**Problem description**. Search the material and gather each line with "parts" in it.

**Information given**.
----

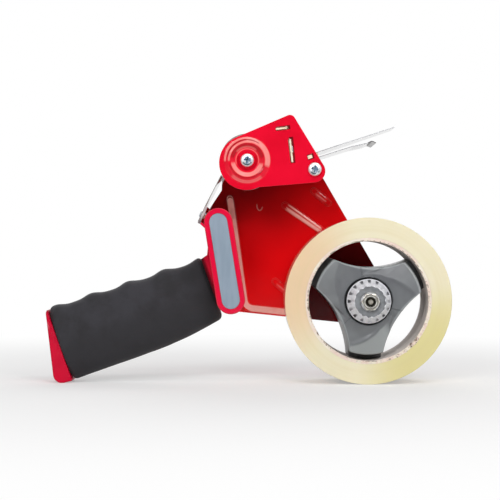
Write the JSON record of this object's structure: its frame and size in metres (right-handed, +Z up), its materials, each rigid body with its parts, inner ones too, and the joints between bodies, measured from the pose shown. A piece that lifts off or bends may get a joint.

----

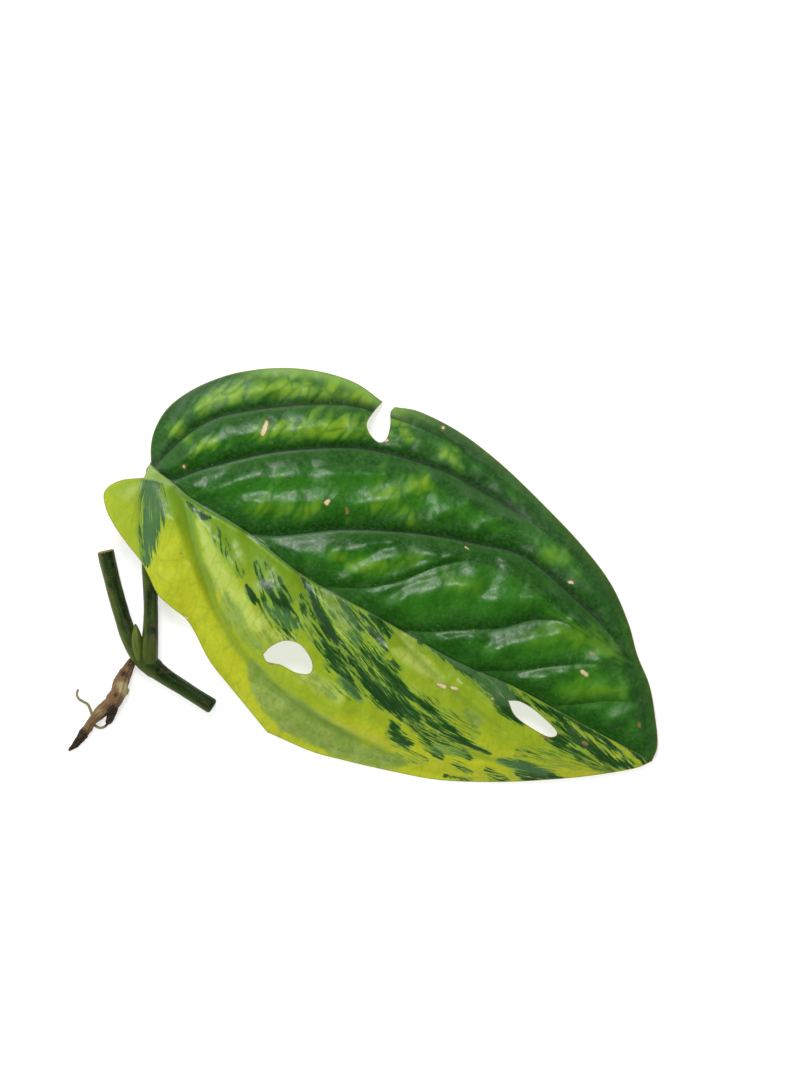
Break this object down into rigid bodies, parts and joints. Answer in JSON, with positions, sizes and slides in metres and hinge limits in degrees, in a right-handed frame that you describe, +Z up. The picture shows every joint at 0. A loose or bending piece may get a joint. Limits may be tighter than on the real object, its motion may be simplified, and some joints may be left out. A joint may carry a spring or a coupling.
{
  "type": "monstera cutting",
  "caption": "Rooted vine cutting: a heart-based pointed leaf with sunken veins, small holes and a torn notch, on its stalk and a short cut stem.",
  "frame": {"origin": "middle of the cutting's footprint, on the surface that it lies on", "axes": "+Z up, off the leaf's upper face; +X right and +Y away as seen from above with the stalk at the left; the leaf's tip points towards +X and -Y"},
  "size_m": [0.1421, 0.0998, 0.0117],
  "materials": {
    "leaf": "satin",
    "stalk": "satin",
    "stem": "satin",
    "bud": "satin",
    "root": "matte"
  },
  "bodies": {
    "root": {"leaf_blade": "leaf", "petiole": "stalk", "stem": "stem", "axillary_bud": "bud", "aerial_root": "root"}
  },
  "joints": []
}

----

**Exercise answer**.
Write the JSON record of this object's structure: its frame and size in metres (right-handed, +Z up), its materials, each rigid body with its parts, inner ones too, and the joints between bodies, measured from the pose shown. A piece that lifts off or bends may get a joint.
Break this object down into rigid bodies, parts and joints. Answer in JSON, with positions, sizes and slides in metres and hinge limits in degrees, in a right-handed frame that you describe, +Z up. The picture shows every joint at 0. A loose or bending piece may get a joint. Limits may be tighter than on the real object, its motion may be simplified, and some joints may be left out. A joint may carry a spring or a coupling.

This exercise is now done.